When the last paper was signed, we got up and walked out of the room. No shaking hands, no "good luck," nothing. In fact, the night before, we had left a plant on the kitchen counter as a "congratulations on your new house" gift, and before the closing we had gone back and taken the plant back. (And they did know that we took it back, because it was there during their walk-through.)
Just awful. It doesn't seem so bad to me in the writing of it now, but again, I don't know if that's trauma/dementia related or just that I blew it way out of proportion in the moment. We did, after all, survive it, and it provided us with a new inside joke: every once in a while, out of the blue, Willem or I will say, "Two thousand dollars." And the correct response to that is, "Unbelieveable."
The good news is, the closing on the new house went beautifully, with handshakes all around. We wanted to hug the sellers, because they were just so great in contrast with the buyers of the other house, but we figured that might freak them out.

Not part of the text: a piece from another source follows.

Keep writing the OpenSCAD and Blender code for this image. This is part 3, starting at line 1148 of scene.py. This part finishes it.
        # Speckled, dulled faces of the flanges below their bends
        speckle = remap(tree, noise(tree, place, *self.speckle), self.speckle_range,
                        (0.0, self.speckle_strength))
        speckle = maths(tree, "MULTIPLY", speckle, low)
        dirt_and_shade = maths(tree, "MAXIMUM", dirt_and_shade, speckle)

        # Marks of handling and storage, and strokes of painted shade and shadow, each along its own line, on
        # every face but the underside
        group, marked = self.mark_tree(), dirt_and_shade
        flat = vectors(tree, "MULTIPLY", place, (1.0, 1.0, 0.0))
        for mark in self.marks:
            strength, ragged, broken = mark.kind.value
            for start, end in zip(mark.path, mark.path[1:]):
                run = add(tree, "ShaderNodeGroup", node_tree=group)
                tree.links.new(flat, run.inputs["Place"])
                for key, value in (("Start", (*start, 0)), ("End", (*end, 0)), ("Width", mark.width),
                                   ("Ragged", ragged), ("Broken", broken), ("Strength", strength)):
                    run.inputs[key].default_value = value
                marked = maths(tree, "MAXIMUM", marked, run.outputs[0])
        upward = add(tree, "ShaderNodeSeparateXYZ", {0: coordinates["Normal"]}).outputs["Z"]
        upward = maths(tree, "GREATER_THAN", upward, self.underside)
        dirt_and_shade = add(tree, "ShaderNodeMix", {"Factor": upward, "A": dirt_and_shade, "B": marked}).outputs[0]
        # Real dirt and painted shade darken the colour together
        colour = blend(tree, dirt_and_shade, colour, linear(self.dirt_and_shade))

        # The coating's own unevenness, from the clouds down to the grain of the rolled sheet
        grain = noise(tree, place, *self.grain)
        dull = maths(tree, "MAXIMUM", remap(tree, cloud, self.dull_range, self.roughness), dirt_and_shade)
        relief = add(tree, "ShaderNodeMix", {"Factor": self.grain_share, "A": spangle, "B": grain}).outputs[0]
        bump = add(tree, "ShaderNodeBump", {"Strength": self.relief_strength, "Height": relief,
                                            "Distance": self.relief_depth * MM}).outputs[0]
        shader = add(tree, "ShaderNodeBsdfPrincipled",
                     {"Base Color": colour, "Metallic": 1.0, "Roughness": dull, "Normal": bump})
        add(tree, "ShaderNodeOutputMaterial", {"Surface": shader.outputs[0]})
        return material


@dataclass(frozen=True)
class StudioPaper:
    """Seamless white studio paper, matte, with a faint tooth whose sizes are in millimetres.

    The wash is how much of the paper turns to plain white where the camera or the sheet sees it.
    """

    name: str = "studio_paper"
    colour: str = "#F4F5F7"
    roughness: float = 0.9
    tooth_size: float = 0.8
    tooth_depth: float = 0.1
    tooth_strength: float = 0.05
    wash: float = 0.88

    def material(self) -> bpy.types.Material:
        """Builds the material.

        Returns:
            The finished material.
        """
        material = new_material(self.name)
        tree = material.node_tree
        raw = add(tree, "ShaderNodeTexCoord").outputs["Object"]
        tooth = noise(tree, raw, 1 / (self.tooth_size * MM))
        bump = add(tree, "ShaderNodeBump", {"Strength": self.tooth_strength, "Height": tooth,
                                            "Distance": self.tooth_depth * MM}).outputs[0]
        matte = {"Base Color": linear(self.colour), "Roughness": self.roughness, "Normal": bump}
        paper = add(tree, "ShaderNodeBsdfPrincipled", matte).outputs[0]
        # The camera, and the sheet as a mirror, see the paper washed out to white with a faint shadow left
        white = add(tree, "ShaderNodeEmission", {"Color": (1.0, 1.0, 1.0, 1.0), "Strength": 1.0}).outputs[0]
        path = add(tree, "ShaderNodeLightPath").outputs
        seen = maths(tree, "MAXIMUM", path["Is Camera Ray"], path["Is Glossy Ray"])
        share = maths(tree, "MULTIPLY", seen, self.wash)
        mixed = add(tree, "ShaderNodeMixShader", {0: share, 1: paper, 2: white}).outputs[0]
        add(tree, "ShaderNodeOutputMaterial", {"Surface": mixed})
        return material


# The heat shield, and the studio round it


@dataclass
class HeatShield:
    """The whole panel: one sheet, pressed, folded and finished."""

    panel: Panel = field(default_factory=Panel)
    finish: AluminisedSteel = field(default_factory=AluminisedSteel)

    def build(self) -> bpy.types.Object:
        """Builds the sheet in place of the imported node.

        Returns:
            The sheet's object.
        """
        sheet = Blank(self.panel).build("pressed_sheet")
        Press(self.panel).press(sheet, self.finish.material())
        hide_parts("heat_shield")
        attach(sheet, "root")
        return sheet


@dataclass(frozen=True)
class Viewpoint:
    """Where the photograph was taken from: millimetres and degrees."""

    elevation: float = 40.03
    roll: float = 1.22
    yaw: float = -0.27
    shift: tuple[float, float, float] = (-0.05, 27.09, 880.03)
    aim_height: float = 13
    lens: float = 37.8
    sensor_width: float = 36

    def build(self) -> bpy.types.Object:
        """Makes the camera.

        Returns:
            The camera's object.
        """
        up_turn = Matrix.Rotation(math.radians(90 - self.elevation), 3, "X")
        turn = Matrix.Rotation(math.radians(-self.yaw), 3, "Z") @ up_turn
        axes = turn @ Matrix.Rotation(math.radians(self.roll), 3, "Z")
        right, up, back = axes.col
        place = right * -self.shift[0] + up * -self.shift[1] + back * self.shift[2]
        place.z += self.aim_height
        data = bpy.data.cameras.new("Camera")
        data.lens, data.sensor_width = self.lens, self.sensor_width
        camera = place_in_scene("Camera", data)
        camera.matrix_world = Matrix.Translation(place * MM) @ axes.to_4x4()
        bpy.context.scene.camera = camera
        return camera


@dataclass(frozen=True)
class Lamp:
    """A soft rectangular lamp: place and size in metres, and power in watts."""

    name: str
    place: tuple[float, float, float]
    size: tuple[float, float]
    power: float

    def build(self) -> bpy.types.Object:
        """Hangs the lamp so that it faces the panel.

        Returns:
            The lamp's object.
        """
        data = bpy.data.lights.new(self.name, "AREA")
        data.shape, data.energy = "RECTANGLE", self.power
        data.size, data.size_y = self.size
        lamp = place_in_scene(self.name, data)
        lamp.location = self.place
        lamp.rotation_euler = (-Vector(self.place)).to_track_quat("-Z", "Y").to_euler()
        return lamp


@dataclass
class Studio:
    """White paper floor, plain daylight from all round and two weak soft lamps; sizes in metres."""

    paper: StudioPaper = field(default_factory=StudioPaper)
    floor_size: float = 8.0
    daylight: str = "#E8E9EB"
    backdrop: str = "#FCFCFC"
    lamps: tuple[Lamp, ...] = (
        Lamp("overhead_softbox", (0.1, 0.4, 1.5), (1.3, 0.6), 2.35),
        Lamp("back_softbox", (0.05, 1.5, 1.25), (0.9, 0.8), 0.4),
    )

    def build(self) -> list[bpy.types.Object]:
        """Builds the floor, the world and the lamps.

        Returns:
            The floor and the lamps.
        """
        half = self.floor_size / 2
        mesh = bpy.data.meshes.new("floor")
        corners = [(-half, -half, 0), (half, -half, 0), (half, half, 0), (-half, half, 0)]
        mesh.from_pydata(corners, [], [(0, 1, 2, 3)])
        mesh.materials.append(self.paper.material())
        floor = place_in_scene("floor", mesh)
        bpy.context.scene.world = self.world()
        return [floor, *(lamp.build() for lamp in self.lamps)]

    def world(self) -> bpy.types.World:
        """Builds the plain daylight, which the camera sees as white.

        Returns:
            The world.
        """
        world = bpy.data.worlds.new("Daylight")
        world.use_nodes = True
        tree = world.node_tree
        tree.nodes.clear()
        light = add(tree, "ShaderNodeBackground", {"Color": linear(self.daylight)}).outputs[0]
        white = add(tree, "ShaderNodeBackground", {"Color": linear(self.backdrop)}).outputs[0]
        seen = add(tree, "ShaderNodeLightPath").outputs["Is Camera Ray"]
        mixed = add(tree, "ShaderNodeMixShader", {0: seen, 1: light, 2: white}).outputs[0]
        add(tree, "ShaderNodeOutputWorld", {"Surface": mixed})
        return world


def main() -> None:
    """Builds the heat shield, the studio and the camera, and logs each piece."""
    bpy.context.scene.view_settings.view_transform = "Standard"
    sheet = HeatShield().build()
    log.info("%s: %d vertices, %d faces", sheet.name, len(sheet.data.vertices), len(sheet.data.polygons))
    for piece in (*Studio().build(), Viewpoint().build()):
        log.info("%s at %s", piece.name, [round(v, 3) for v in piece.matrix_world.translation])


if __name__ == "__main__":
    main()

Too further add to a stressful week, in between the two closings we found out that my great-grandmother had died the previous evening - so we got all of our stuff off the U-Hauls and into the new house that Tuesday evening, and on Wednesday morning we turned around and drive to New York for the funeral. We got home late Thursday, so we were finally able to start unpacking on Friday, July 1.
Phew.
So, that's it. The horrible move saga is done. I wouldn't have considered myself a wide-eyed innocent before this whole experience, but I'm a whole lot more worldly after it.